6) What will remain the same will be the essentially pragmatic make up of the Singaporean, and the tendency to be indifferent to that which does not directly concern themselves or their families.

These are some of the trends and tides I see in Singapore today, and I hope they are better expressed this time round :-).


December 17, 2004 1:22 AM  
Blogger Singapore Calamari said...

Hey, I like this part :

When the Cat Welfare Society's partnership with the AVA of Singapore (over the stray cat rehabilitation sceme) was abruptly and immaturely terminated, a groundswelling of disapproval was evident in public forums.


I find voicing disapproval over many things in the public forum. The PLU society for registration. Casino. Bad customer Service. Bad Public Service. Stupid traffic laws. Legalizing Oral Sex (without discrimination against any group other than minors).

Not one of them has had any policy change. When it comes to "Law", "Policy", "Asian Values", "Conservative Majority", it has never changed yet.

I wait till the day they will. Maybe by then, I am an outcast generation already.. :( .. boo hoo..

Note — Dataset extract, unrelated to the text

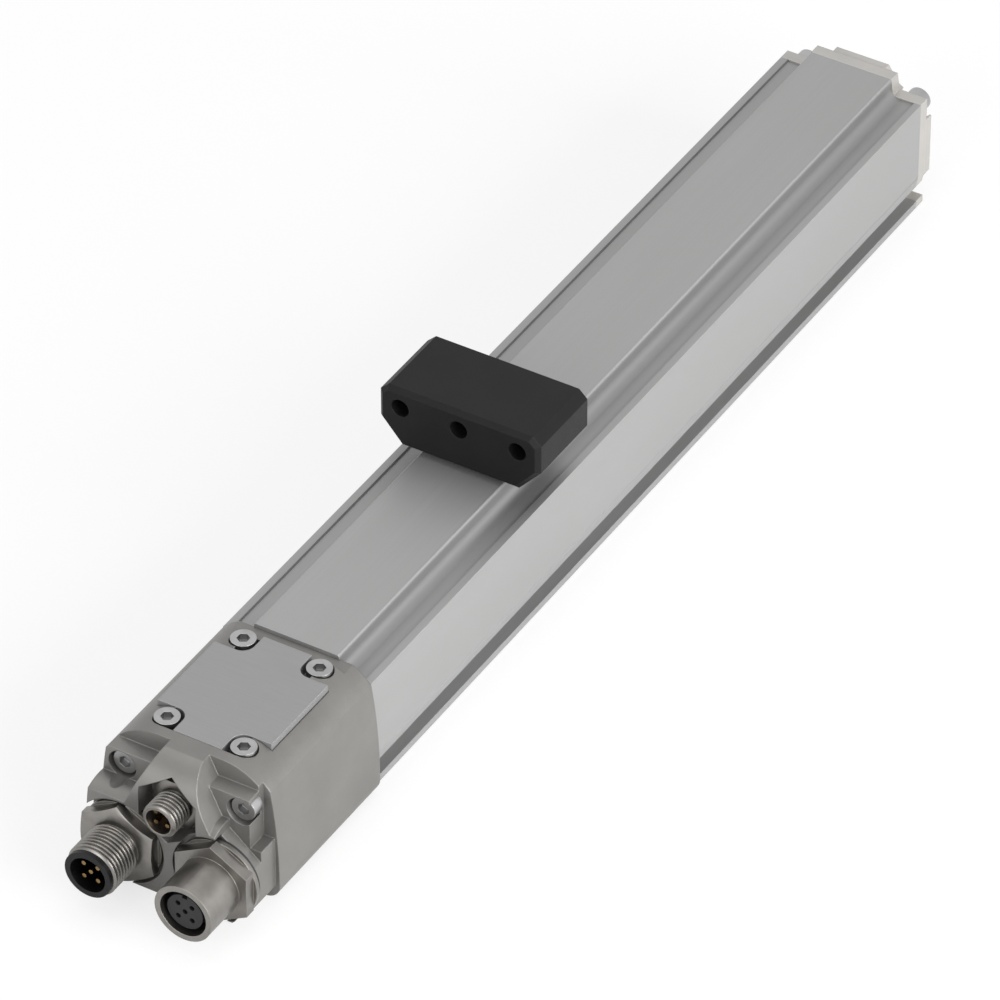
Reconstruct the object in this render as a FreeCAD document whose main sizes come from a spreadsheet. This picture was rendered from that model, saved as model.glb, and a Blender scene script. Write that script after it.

I find that we are at the phase where "listening" and "accepting diversity" is just lip service. Yes, _eventually_, the govt will have to know that they have to really listen and might have to change to suit majority. But that will take place over many years.. I think even 1 generation.

Why ?

(1) Public must first start to voice out comfortably. That will not happen in generations who are more comfortable just keeping quiet. The people who voice out now are actually "minority". Just those few people. Yes, their views may be "majority" in most issues, but still it only comes from some people.

Look at the recent PLU and gay issues. I know MOST of the people around me are acceptable to having gays and bisexuals around. And I am not in the 'artsy' group. The people in my office are typical pro-family. Still, I have yet to detect homo-phobia. Unlike what I read in the forums.

so looking at public forums today, only a few gay activists effectively "ask for equal rights" (note, minority of gays), while the minority "opposes based on moral values" (minority of public) and everyday I see many gay people just not giving a damn about what happens, and many public not giving a damn about the debate either, though they are definitely not as opposed to the idea.

(2) The govt must be able to identify "majority views" and not just by the forum. That is not easy to do, and unless (1) happens, where MORE people voice their opinions honestly, govt will assume what the majority thinks.

(3) Govt is able to accept and implement changes, even if this changes is what the public wants AND is against their views.

That is, for now, what I see is that the govt will accept public view if it coincides with their views. The govt has to demonstrate, at least a few times, that it is able to implement policy that is "against their views" but is what the public wants.

Only with the above 3 feeding on each other, that our Singapore society will move on. Otherwise, it will take a long time.. To let the older generation "die off" so that the "majority" is changed.